Exercise aim: Tally all lines containing the word "depsgraph". Give the number alone.

Records for the exercise:
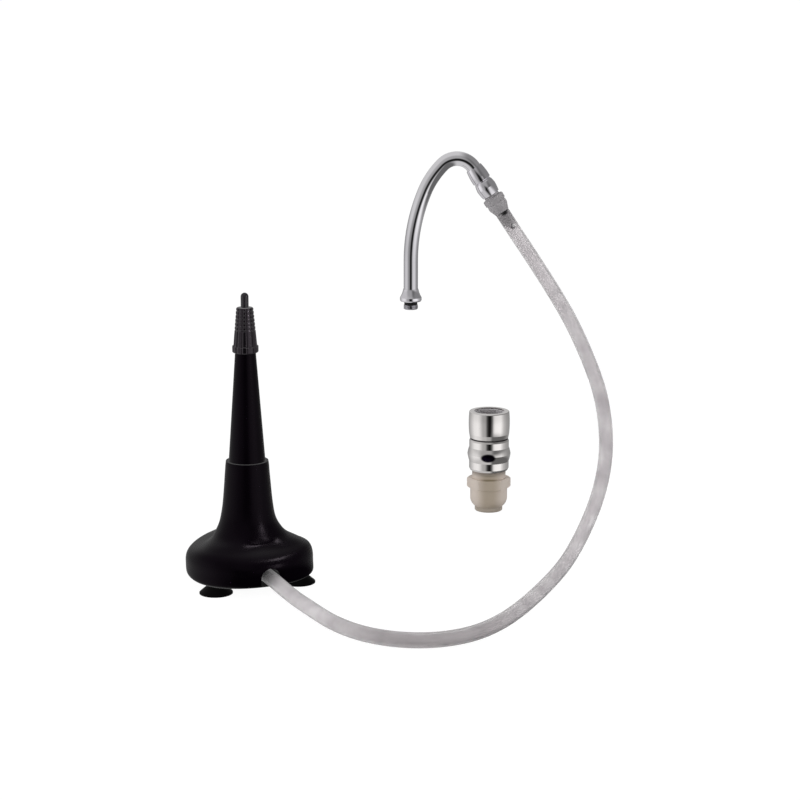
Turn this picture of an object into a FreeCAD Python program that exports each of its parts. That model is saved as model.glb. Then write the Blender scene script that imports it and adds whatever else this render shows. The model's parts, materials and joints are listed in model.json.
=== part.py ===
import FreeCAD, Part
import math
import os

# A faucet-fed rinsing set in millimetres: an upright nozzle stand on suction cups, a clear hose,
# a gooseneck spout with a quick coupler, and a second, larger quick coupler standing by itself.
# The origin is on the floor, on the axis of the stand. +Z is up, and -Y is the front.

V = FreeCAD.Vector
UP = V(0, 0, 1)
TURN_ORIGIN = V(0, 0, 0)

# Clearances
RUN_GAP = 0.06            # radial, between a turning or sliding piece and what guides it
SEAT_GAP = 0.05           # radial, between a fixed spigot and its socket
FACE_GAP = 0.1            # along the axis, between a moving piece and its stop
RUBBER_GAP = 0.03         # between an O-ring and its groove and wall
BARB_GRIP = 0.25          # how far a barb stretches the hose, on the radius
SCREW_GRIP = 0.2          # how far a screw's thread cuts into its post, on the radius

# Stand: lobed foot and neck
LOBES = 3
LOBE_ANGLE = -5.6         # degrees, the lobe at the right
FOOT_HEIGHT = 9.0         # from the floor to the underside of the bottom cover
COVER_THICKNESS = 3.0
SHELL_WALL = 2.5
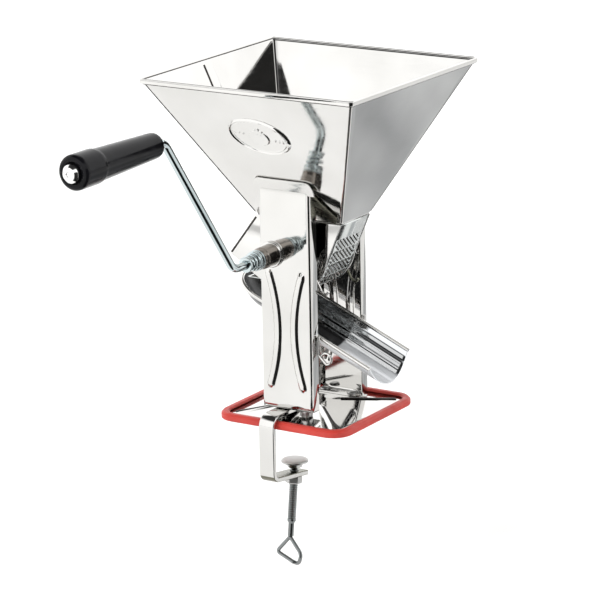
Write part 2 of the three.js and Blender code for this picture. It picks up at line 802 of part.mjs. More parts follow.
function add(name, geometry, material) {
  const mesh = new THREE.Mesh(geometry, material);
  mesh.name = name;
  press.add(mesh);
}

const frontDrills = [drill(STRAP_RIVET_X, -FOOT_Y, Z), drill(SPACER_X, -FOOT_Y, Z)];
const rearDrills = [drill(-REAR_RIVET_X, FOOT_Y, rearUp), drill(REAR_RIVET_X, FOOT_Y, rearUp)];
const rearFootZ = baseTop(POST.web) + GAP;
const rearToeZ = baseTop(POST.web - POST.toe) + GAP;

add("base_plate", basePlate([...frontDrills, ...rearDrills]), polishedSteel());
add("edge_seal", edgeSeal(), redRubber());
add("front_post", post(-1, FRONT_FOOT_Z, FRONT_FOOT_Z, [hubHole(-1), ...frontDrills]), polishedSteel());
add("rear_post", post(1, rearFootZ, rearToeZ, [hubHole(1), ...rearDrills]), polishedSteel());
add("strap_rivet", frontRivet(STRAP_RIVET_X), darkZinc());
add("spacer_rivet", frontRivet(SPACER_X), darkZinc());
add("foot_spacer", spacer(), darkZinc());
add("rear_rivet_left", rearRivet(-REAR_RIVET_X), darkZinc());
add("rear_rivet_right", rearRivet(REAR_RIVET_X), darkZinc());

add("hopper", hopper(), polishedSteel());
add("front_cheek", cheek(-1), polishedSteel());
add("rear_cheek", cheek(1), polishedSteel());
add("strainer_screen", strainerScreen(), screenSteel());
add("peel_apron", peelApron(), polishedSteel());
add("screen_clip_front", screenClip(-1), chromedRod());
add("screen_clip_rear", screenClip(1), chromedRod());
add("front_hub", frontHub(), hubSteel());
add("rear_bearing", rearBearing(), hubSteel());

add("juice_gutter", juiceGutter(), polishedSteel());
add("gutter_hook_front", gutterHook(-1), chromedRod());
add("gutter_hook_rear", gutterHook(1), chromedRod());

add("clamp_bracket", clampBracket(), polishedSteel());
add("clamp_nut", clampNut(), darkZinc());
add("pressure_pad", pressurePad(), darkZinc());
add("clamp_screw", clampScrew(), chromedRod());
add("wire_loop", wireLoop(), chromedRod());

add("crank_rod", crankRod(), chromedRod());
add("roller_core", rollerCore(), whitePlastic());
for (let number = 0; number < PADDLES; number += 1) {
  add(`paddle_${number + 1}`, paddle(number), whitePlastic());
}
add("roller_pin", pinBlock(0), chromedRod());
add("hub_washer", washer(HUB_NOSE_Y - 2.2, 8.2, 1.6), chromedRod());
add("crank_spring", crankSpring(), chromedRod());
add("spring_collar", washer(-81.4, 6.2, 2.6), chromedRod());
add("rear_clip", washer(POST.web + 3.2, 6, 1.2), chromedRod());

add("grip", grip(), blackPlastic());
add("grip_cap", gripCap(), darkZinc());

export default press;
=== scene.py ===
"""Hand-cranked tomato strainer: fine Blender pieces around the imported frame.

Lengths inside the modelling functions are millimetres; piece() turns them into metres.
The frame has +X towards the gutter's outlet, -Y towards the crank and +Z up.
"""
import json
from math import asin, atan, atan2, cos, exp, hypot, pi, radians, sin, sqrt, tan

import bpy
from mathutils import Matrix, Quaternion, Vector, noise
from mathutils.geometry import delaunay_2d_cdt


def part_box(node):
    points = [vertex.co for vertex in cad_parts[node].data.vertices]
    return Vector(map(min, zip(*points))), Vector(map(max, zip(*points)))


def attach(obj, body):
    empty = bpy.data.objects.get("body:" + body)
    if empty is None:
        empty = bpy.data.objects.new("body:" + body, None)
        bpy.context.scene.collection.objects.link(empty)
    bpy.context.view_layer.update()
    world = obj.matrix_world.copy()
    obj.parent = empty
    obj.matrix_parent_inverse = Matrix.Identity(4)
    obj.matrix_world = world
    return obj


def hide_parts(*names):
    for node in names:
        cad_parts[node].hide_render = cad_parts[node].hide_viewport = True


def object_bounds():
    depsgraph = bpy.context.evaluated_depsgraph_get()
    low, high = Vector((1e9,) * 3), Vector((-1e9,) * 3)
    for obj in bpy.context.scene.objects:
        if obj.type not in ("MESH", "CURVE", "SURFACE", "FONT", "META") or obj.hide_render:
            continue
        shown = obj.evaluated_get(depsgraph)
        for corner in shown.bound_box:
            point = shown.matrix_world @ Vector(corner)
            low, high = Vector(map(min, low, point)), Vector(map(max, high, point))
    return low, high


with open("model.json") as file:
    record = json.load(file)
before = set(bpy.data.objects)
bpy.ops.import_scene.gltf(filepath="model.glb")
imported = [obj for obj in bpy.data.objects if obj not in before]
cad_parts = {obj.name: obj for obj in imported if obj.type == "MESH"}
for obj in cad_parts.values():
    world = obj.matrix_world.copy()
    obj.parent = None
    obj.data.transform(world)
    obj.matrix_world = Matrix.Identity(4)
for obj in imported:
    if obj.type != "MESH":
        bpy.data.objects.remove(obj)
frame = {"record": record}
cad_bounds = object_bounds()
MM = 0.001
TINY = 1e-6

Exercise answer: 2